**Dataset extract:**
====

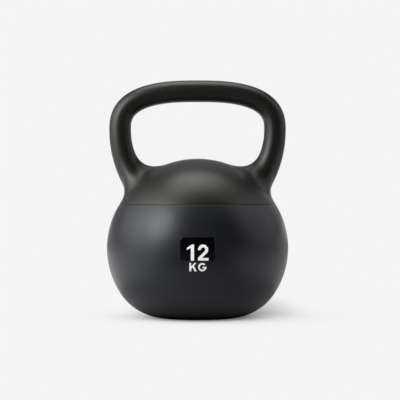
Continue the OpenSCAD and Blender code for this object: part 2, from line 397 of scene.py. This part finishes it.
# ---- Iron casting ----
# One hollow casting in grey iron: the solid looped grip, the dome, and below the seam the core
# that the rubber covers. The sand mould leaves wide fillets where the horns run into the dome.
# It is shot-blasted and powder-coated in a fine satin black.
dome_top = 0.1825
grip_r = 0.0125
handle_wide_h = 0.215
handle_square = 2.7               # power of the superellipse that the loop's upper part follows
root_rise = 0.0315                # from the seam up to the middle of a horn, along the dome
root_lean = math.radians(39)
root_half_w, root_half_t = 0.016, 0.0155      # of a horn's section where it meets the dome
fillet_up = (0.035, 0.038, 0.013)     # on the inside, the front and back, and the outside of a horn
fillet_out = (0.029, 0.019, 0.013)
horn_sink = 0.009                 # depth below the dome at which a horn's centreline ends
horn_down, horn_back = 0.036, 0.008   # how far the centreline is led at its top and at its end
lip_r = 0.0003
side_wall, top_wall, floor_wall = 0.013, 0.014, 0.015
cavity_base_r = 0.047
core_hole_r = 0.019
halvings = 30                     # in the search for where the horn's skin meets the dome
direction_step = 0.001            # how far along a horn two rings lie that give its direction
section_sides = 120
ring_spacing = 0.0024
dome_spacing = 0.0021

handle_a = cast_high.x - grip_r
handle_b = cast_high.z - grip_r - handle_wide_h
seam_r = bell_centre[0] + math.sqrt(side_r**2 - (seam_h - bell_centre[1])**2)
dome_rise = dome_top - seam_h
dome_r = (seam_r**2 + dome_rise**2) / (2 * dome_rise)
dome_mid = np.array([0, 0, dome_top - dome_r])
root_angle = math.acos((seam_h - dome_mid[2]) / dome_r) - root_rise / dome_r
horn_top = np.array([handle_a, 0, handle_wide_h])
horn_end = dome_mid + (dome_r - horn_sink) * np.array([math.sin(root_angle), 0, math.cos(root_angle)])
horn_lead = horn_back * np.array([math.sin(root_lean), 0, math.cos(root_lean)])
horn_curve = np.array([horn_top, horn_top - [0, 0, horn_down], horn_end + horn_lead, horn_end])
turns = np.arange(section_sides) * math.tau / section_sides      # turn 0 is the inside of the loop


def unit(v):
    """Vectors of the same direction, of length 1."""
    return v / np.linalg.norm(v, axis=-1, keepdims=True)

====

**Goal:** Extract the listing in its entirety, matching it exactly.

**Task solution:**
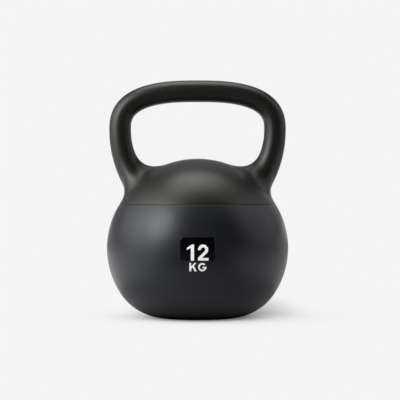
Continue the OpenSCAD and Blender code for this object: part 2, from line 397 of scene.py. This part finishes it.
# ---- Iron casting ----
# One hollow casting in grey iron: the solid looped grip, the dome, and below the seam the core
# that the rubber covers. The sand mould leaves wide fillets where the horns run into the dome.
# It is shot-blasted and powder-coated in a fine satin black.
dome_top = 0.1825
grip_r = 0.0125
handle_wide_h = 0.215
handle_square = 2.7               # power of the superellipse that the loop's upper part follows
root_rise = 0.0315                # from the seam up to the middle of a horn, along the dome
root_lean = math.radians(39)
root_half_w, root_half_t = 0.016, 0.0155      # of a horn's section where it meets the dome
fillet_up = (0.035, 0.038, 0.013)     # on the inside, the front and back, and the outside of a horn
fillet_out = (0.029, 0.019, 0.013)
horn_sink = 0.009                 # depth below the dome at which a horn's centreline ends
horn_down, horn_back = 0.036, 0.008   # how far the centreline is led at its top and at its end
lip_r = 0.0003
side_wall, top_wall, floor_wall = 0.013, 0.014, 0.015
cavity_base_r = 0.047
core_hole_r = 0.019
halvings = 30                     # in the search for where the horn's skin meets the dome
direction_step = 0.001            # how far along a horn two rings lie that give its direction
section_sides = 120
ring_spacing = 0.0024
dome_spacing = 0.0021

handle_a = cast_high.x - grip_r
handle_b = cast_high.z - grip_r - handle_wide_h
seam_r = bell_centre[0] + math.sqrt(side_r**2 - (seam_h - bell_centre[1])**2)
dome_rise = dome_top - seam_h
dome_r = (seam_r**2 + dome_rise**2) / (2 * dome_rise)
dome_mid = np.array([0, 0, dome_top - dome_r])
root_angle = math.acos((seam_h - dome_mid[2]) / dome_r) - root_rise / dome_r
horn_top = np.array([handle_a, 0, handle_wide_h])
horn_end = dome_mid + (dome_r - horn_sink) * np.array([math.sin(root_angle), 0, math.cos(root_angle)])
horn_lead = horn_back * np.array([math.sin(root_lean), 0, math.cos(root_lean)])
horn_curve = np.array([horn_top, horn_top - [0, 0, horn_down], horn_end + horn_lead, horn_end])
turns = np.arange(section_sides) * math.tau / section_sides      # turn 0 is the inside of the loop


def unit(v):
    """Vectors of the same direction, of length 1."""
    return v / np.linalg.norm(v, axis=-1, keepdims=True)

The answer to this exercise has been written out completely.